Drain the water off the rice bag and pour it into a 2 quart baking dish.  Add in the broccoli, the onion mixture and the mushroom soup.  Use the empty can to get about 2/3 cup of water and pour into the dish.  Add the chopped veggie links.  If they are frozen, thaw them out for easier chopping.  Mix everything well.

Shred the cheese on top of the dish and spread them around evenly.  You can mix some cheese in with everything else; I didn't want too much cheese flavor myself, although my hubby probably disagrees on this one.

Cover the dish and stick it in the oven for about 25 minutes.  Then take the cover off to bake an additional 5 or 10 minutes.  Dinner is served.  The mushroom soup really renders the savoriness to the dish, the Shitake mushrooms add unique flavor, and the celery adds a little crunchiness to a rather soft dish.  Everyone enjoyed the meal, so I declare it's a success!  Bon appétit, everybody.

Thursday, September 20, 2012

Baked Vegetarian Sausage with Cannellini Beans

I went to a demonstration & dinner class at Williams-Sonoma the other night.  The chef made a casserole dish with Italian sausage and cannellini beans.  It was quite tasty.  It gave me an idea for my own vegetarian version of it since the rest of my family are active vegetarians.  Here is how it goes.

Olive oil
Good thing I made skillet full of it, almost forgot taking a picture.
4 Morningstar breakfast original flavor sausage patties
2 veggie smart dogs
1/2 cup meatless crumbles
1 medium onion, diced or thinly sliced
1 medium carrot, peeled and diced
2 cloves garlic, minced
2 tbsps fresh thyme, chopped
1&1/2 tbsps William-Sonoma mushroom demi glace *
2 cans cannellini beans, mostly drained *
1 3/4 cups water
1/4 cup tomato paste
Salt and freshly ground pepper
1/3 cup bread crumbs *
1/3 cup grated Parmesan cheese

* The original uses the beans with the liquid, but I thought it wasn't necessary to have that much sodium in my food and it turned out very good.  But I did add the water in the cans to get some flavor.

* I use Panko Japanese style seasoned bread crumbs.

* When you put the demi glace in, need to stir and break it down to mix in with the rest of the ingredients because it's very congealed together.

Preheat oven to 400F.

In a large, ovenproof pot or deep skillet, warm 1 tbsp of olive oil over medium-high heat.  Add the sausage patties and smart dogs to brown them a bit, about 2 minutes on each side.  Transfer to plate.  Roughly chop the patties and smart dogs.  Add a bit more oil and the onions, saute until softened.  Add the garlic, carrot and thyme, and cook until fragrant, about 1 minute.  Put the demi glace and 3/4 cup water in and bring to a simmer.  Add the crumbles, drained beans and tomato paste with 1 cup of water in the bean cans (1/2 cup in each can to get some flavor without all of the sodium content).
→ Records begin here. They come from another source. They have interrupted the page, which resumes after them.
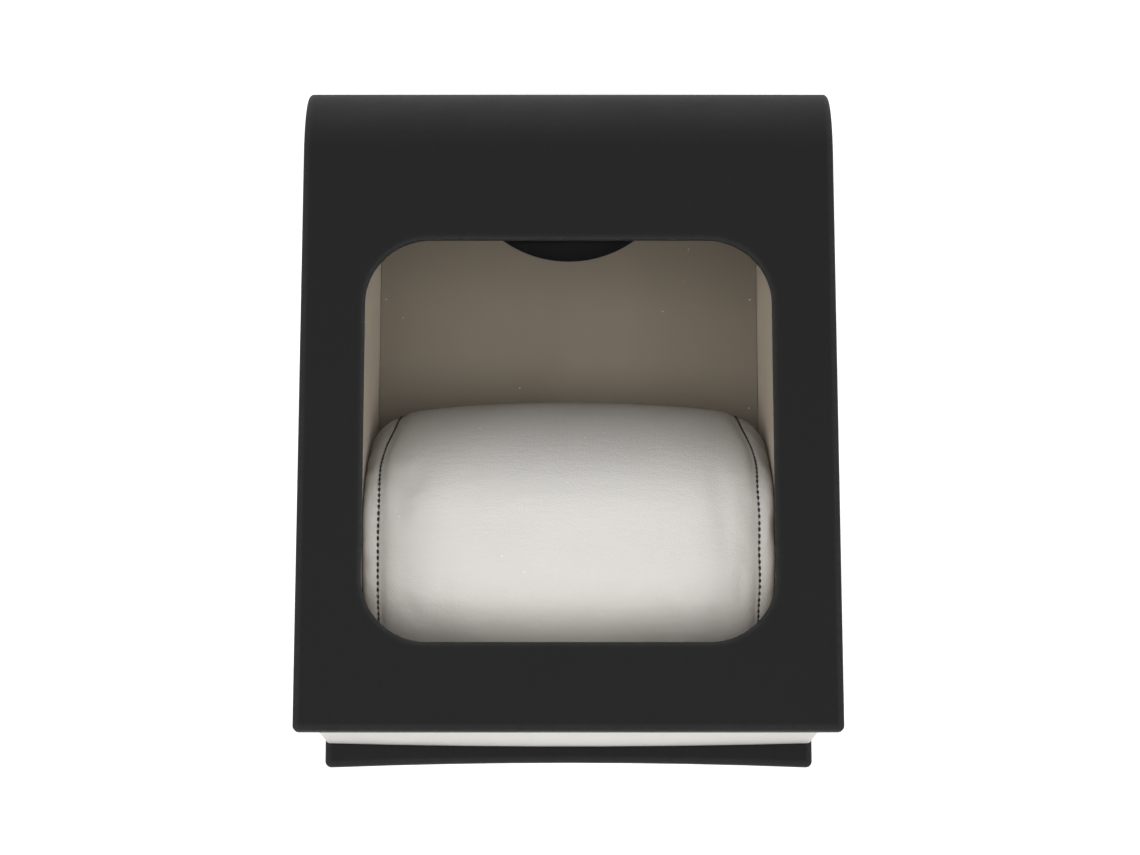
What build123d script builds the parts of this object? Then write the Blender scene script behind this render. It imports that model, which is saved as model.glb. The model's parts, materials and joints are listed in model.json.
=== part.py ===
from build123d import *
import math
import os

# Watch display case, lying on its back. X runs across the case, Y from the free end to the
# spine, Z up out of the window. The origin is on the table under the middle. Millimetres.

# Outer size of the closed case
case_width = 101.5
case_length = 127.0
case_height = 76.5
spine_radius = 16.5

# Layers of the cover
skin = 0.55
lid_board_thickness = 2.0
sheet = 0.5
lid_thickness = skin + lid_board_thickness + sheet
turn_in = 4.0
edge_round = 0.9
corner_round = 1.0

# Window in the lid
window_size = 77.1
window_corner = 12.3
window_y = -8.55
window_lip = 0.5
pane_overlap = 3.5
pane_thickness = 1.3
pane_play = 0.1
tape_thickness = 0.2
tape_width = 2.8
tray_gap = 0.25

# Base
felt_thickness = 0.3
felt_inset = 3.5
base_thickness = 2.8
base_free_end = 0.25
base_bow = 1.0
base_corner = 1.2
base_turn_in = 14.0
base_turn_front = 18.0
base_turn_rear = 6.0

# Tray
tray_inset = 0.15
tray_end = 5.2
tray_bulge = 0.7
tray_skin = 0.8
tray_edge_round = 0.8
cavity_half = 40.0
cavity_front = -48.3
cavity_rear = 50.0
cavity_corner = 1.0
lining = 0.4
rim_turn = 1.3
tray_floor_thickness = 1.8
liner_thickness = 0.3
liner_gap = 0.1

# Floor panel over the paper pocket
panel_top = 11.0
panel_board = 2.0
panel_gap = 0.12
ledge_width = 3.6
ledge_gap = 0.1
ledge_end = 1.5
notch_radius = 23.5
notch_depth = 6.5

# Cushion
cushion_width = 56.0
cushion_height = 48.4
cushion_half_length = 39.4
cushion_y = -19.8
cushion_gap = 0.1
cushion_widest = 23.0
cushion_under = 26.0
crown_drop = 1.2
side_drop = 8.5
top_drop = 2.2
end_round = 1.6
seam_x = 36.7
seam_dip = 0.5
cover_thickness = 0.9

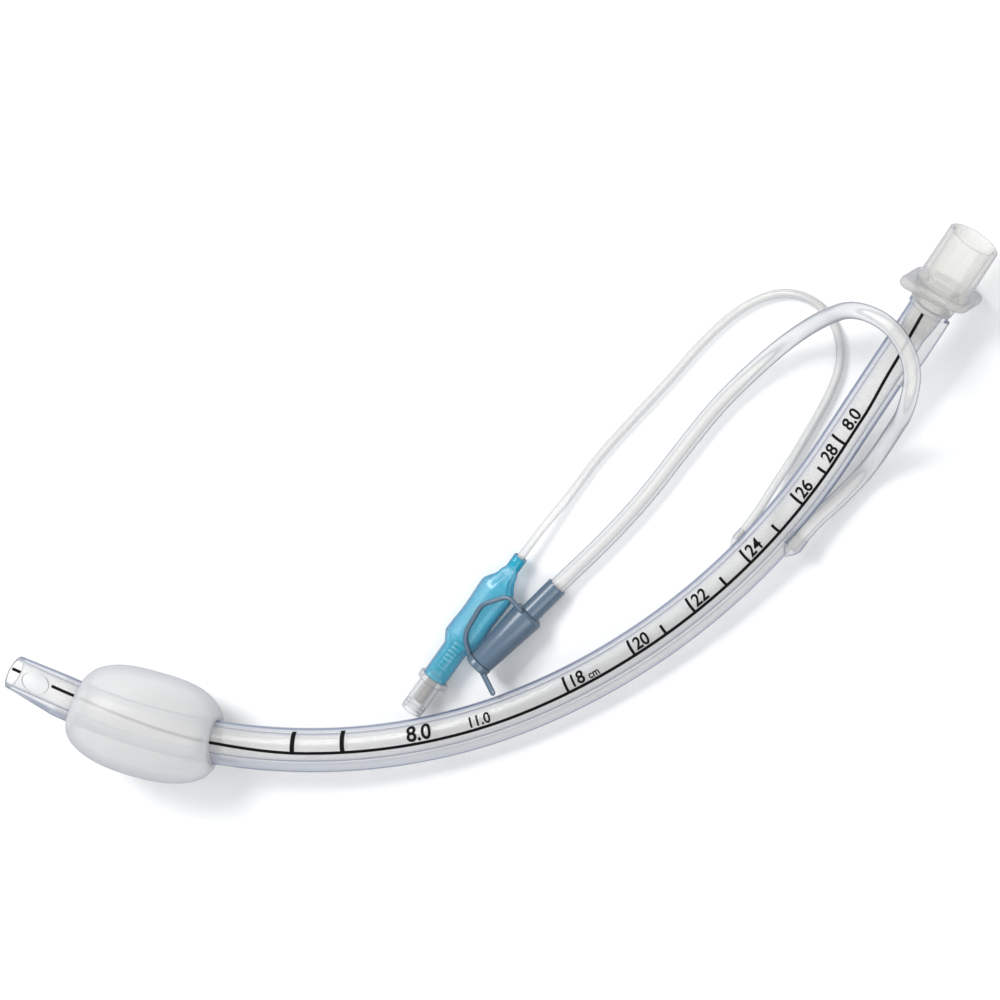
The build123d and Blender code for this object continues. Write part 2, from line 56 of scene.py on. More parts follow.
# Camera, from high up and a little from the breathing end, as in the photo
view = {"tilt": 24.0, "turn": 4.0, "away": 4.0, "aim": (-3.3, 1.71, 8.0), "lens": 521.3}
tilt = math.radians(view["tilt"])
turn = math.radians(view["turn"])
towards = Vector((math.sin(tilt) * math.cos(turn), math.sin(tilt) * math.sin(turn), math.cos(tilt)))
right = (Vector((1, 0, 0)) - towards * towards.x).normalized()
camera = bpy.data.objects.new("camera", bpy.data.cameras.new("camera"))
scene.collection.objects.link(camera)
axes = Matrix((right, towards.cross(right), towards)).transposed().to_4x4()
camera.matrix_world = Matrix.Translation(Vector(view["aim"]) * mm + towards * view["away"]) @ axes
camera.data.lens = view["lens"]
camera.data.sensor_width = 36
camera.data.clip_end = 20
scene.camera = camera
scene.view_settings.view_transform = "Standard"


# Finishes
# A material whose node tree is filled in by build(tree, shader)
def finish(name, build):
    material = bpy.data.materials.new(name)
    material.use_nodes = True
    tree = material.node_tree
    shader = tree.nodes["Principled BSDF"]
    build(tree, shader)
    return material


# A ramp over source with (place, value) stops
def ramp(tree, source, stops, colour=False):
    node = tree.nodes.new("ShaderNodeValToRGB")
    node.color_ramp.elements[0].position = stops[0][0]
    node.color_ramp.elements[1].position = stops[-1][0]
    for place, value in stops[1:-1]:
        node.color_ramp.elements.new(place)
    for element, (place, value) in zip(node.color_ramp.elements, stops):
        element.position = place
        element.color = (*value, 1) if colour else (value, value, value, 1)
    tree.links.new(source, node.inputs[0])
    return node.outputs[0]


# Noise over the object's own coordinates, size features to the metre
def noise(tree, size, detail=3.0):
    place = tree.nodes.new("ShaderNodeTexCoord").outputs["Object"]
    node = tree.nodes.new("ShaderNodeTexNoise")
    node.inputs["Scale"].default_value = size
    node.inputs["Detail"].default_value = detail
    tree.links.new(place, node.inputs["Vector"])
    return node.outputs[0]


def bump(tree, shader, source, height, strength=0.4):
    node = tree.nodes.new("ShaderNodeBump")
    node.inputs["Strength"].default_value = strength
    node.inputs["Distance"].default_value = height
    tree.links.new(source, node.inputs["Height"])
    tree.links.new(node.outputs[0], shader.inputs["Normal"])


def facing(tree, blend=0.5):
    node = tree.nodes.new("ShaderNodeLayerWeight")
    node.inputs["Blend"].default_value = blend
    return node.outputs["Facing"]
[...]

Cook until the liquid begins to thicken, about 3 minutes.  Season with salt and pepper. Add the chopped sausage patties and smart dogs in.

In a small bowl, stir together the bread crumbs, Parmesan and a little olive oil.  Sprinkle the mixture over the top and bake until golden brown, about 15 to 20 minutes.  Let cool slightly before serving.

The result was phenomenal.  In other words, yummilicious!  It's substantial and flavorful, a dish the whole family can enjoy.  That prompted me to take a picture for the blog, so I won't forget to make it in the future.  We had it with some chips.  I imagine it will also go well with toasted bread of some sort.